### Given data:
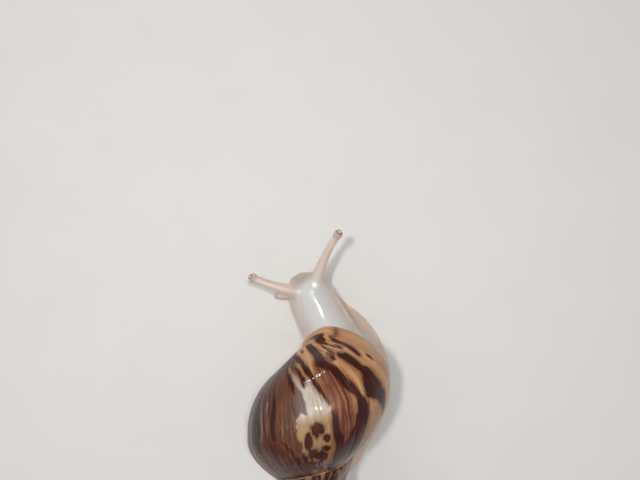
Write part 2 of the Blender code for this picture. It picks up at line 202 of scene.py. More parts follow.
def mesh_object(name, points, faces, fields=None):
    """A smooth-shaded mesh from points in mm and quads, with named numbers on its points."""
    faces = np.asarray(faces, np.int32)
    used = np.unique(faces)
    renumber = np.full(len(points), -1, np.int32)
    renumber[used] = np.arange(len(used))
    faces = renumber[faces]
    mesh = bpy.data.meshes.new(name)
    mesh.vertices.add(len(used))
    mesh.vertices.foreach_set("co", ((points[used] - CENTRE) * MM).astype(np.float32).ravel())
    sides = faces.shape[1]
    mesh.loops.add(faces.size)
    mesh.loops.foreach_set("vertex_index", faces.ravel())
    mesh.polygons.add(len(faces))
    mesh.polygons.foreach_set("loop_start", np.arange(0, faces.size, sides, dtype=np.int32))
    mesh.polygons.foreach_set("use_smooth", np.ones(len(faces), bool))
    mesh.update(calc_edges=True)
    for key, values in (fields or {}).items():
        store = mesh.attributes.new(key, "FLOAT", "POINT")
        store.data.foreach_set("value", np.asarray(values, np.float32)[used])
    mesh.validate()
    obj = bpy.data.objects.new(name, mesh)
    bpy.context.scene.collection.objects.link(obj)
    return obj


# ---- shell ----

def bezier(a, b, c, d, count):
    t = np.linspace(0.0, 1.0, count)[:, None]
    a, b, c, d = (np.array(p, float) for p in (a, b, c, d))
    return (1 - t) ** 3 * a + 3 * (1 - t) ** 2 * t * b + 3 * (1 - t) * t * t * c + t ** 3 * d


def shell_profile(counts=(36, 18, 46, 9)):
    """Across value, radius, depth and lean of one section, from the suture to the axis."""
    top = np.array(SUTURE)
    low = top * EXPANSION
    wide, lip, end = np.array(PERIPHERY), np.array(BASAL_LIP), np.array([0.0, COLUMELLA_END])
    rest = 0.35 * (low[1] - wide[1])
    first, last = LIP_LEAN
    spans = [
        (bezier(top, top + SHOULDER, wide - (0, FLANK), wide, counts[0]), 0.0, 2 / 3, 0.0, 0.7 * first),
        (bezier(wide, wide + (0, rest), low - (0.6 * (low[0] - wide[0]), rest), low, counts[1]),
         2 / 3, 1.0, 0.7 * first, first),
        (bezier(low, low + (-0.018, BASE_BULGE), lip + (0.1, 0), lip, counts[2]),
         1.0, 1.9375, first, first + (last - first) * 2 / 3),
        (bezier(lip, lip - (0.05, 0), end + (0.02, 0.03), end, counts[3]),
         1.9375, 2.0, first + (last - first) * 2 / 3, last),
    ]
    rows = []
    for curve, v0, v1, lean0, lean1 in spans:
        t = np.linspace(0, 1, len(curve))
        rows.append(np.column_stack([v0 + (v1 - v0) * t, curve, lean0 + (lean1 - lean0) * t])[bool(rows):])
    return np.vstack(rows)


def shell_axes():
    apex = np.array([-math.sin(YAW) * math.cos(PITCH), math.cos(YAW) * math.cos(PITCH), math.sin(PITCH)])
    side = np.array([-math.cos(YAW), -math.sin(YAW), 0.0])
    back = np.cross(apex, side)
    back = back if back[2] > 0 else -back
    return apex, side * math.cos(ROLL) + back * math.sin(ROLL), back * math.cos(ROLL) - side * math.sin(ROLL)


def bell(value, reach):
    return np.exp(-(value / reach) ** 2)


def sink(growth, across):
    """Share of the sinking of the suture, equal on both sides of each suture line."""
    middle, reach, newer, older = SINK[:4]
    part = bell(growth - middle, reach) * bell(across, newer)
    part += bell(growth - middle + 360, reach) * bell(across - 1, older)
    deep = bell(growth - middle + 720, reach) * bell(1.0, older) * bell(across - 1, 0.5)
    part += deep * np.minimum(1, across / 0.13)
    return part * np.minimum(1, (2 - across) / 0.0625)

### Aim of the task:
Return all the data exactly as given.

### Result below:
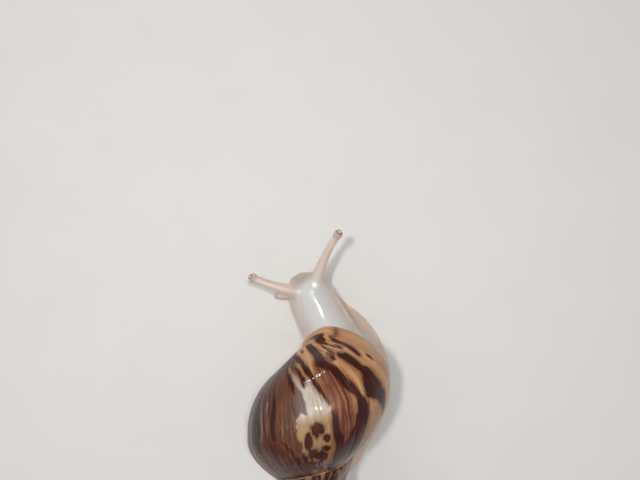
Write part 2 of the Blender code for this picture. It picks up at line 202 of scene.py. More parts follow.
def mesh_object(name, points, faces, fields=None):
    """A smooth-shaded mesh from points in mm and quads, with named numbers on its points."""
    faces = np.asarray(faces, np.int32)
    used = np.unique(faces)
    renumber = np.full(len(points), -1, np.int32)
    renumber[used] = np.arange(len(used))
    faces = renumber[faces]
    mesh = bpy.data.meshes.new(name)
    mesh.vertices.add(len(used))
    mesh.vertices.foreach_set("co", ((points[used] - CENTRE) * MM).astype(np.float32).ravel())
    sides = faces.shape[1]
    mesh.loops.add(faces.size)
    mesh.loops.foreach_set("vertex_index", faces.ravel())
    mesh.polygons.add(len(faces))
    mesh.polygons.foreach_set("loop_start", np.arange(0, faces.size, sides, dtype=np.int32))
    mesh.polygons.foreach_set("use_smooth", np.ones(len(faces), bool))
    mesh.update(calc_edges=True)
    for key, values in (fields or {}).items():
        store = mesh.attributes.new(key, "FLOAT", "POINT")
        store.data.foreach_set("value", np.asarray(values, np.float32)[used])
    mesh.validate()
    obj = bpy.data.objects.new(name, mesh)
    bpy.context.scene.collection.objects.link(obj)
    return obj


# ---- shell ----

def bezier(a, b, c, d, count):
    t = np.linspace(0.0, 1.0, count)[:, None]
    a, b, c, d = (np.array(p, float) for p in (a, b, c, d))
    return (1 - t) ** 3 * a + 3 * (1 - t) ** 2 * t * b + 3 * (1 - t) * t * t * c + t ** 3 * d


def shell_profile(counts=(36, 18, 46, 9)):
    """Across value, radius, depth and lean of one section, from the suture to the axis."""
    top = np.array(SUTURE)
    low = top * EXPANSION
    wide, lip, end = np.array(PERIPHERY), np.array(BASAL_LIP), np.array([0.0, COLUMELLA_END])
    rest = 0.35 * (low[1] - wide[1])
    first, last = LIP_LEAN
    spans = [
        (bezier(top, top + SHOULDER, wide - (0, FLANK), wide, counts[0]), 0.0, 2 / 3, 0.0, 0.7 * first),
        (bezier(wide, wide + (0, rest), low - (0.6 * (low[0] - wide[0]), rest), low, counts[1]),
         2 / 3, 1.0, 0.7 * first, first),
        (bezier(low, low + (-0.018, BASE_BULGE), lip + (0.1, 0), lip, counts[2]),
         1.0, 1.9375, first, first + (last - first) * 2 / 3),
        (bezier(lip, lip - (0.05, 0), end + (0.02, 0.03), end, counts[3]),
         1.9375, 2.0, first + (last - first) * 2 / 3, last),
    ]
    rows = []
    for curve, v0, v1, lean0, lean1 in spans:
        t = np.linspace(0, 1, len(curve))
        rows.append(np.column_stack([v0 + (v1 - v0) * t, curve, lean0 + (lean1 - lean0) * t])[bool(rows):])
    return np.vstack(rows)


def shell_axes():
    apex = np.array([-math.sin(YAW) * math.cos(PITCH), math.cos(YAW) * math.cos(PITCH), math.sin(PITCH)])
    side = np.array([-math.cos(YAW), -math.sin(YAW), 0.0])
    back = np.cross(apex, side)
    back = back if back[2] > 0 else -back
    return apex, side * math.cos(ROLL) + back * math.sin(ROLL), back * math.cos(ROLL) - side * math.sin(ROLL)


def bell(value, reach):
    return np.exp(-(value / reach) ** 2)


def sink(growth, across):
    """Share of the sinking of the suture, equal on both sides of each suture line."""
    middle, reach, newer, older = SINK[:4]
    part = bell(growth - middle, reach) * bell(across, newer)
    part += bell(growth - middle + 360, reach) * bell(across - 1, older)
    deep = bell(growth - middle + 720, reach) * bell(1.0, older) * bell(across - 1, 0.5)
    part += deep * np.minimum(1, across / 0.13)
    return part * np.minimum(1, (2 - across) / 0.0625)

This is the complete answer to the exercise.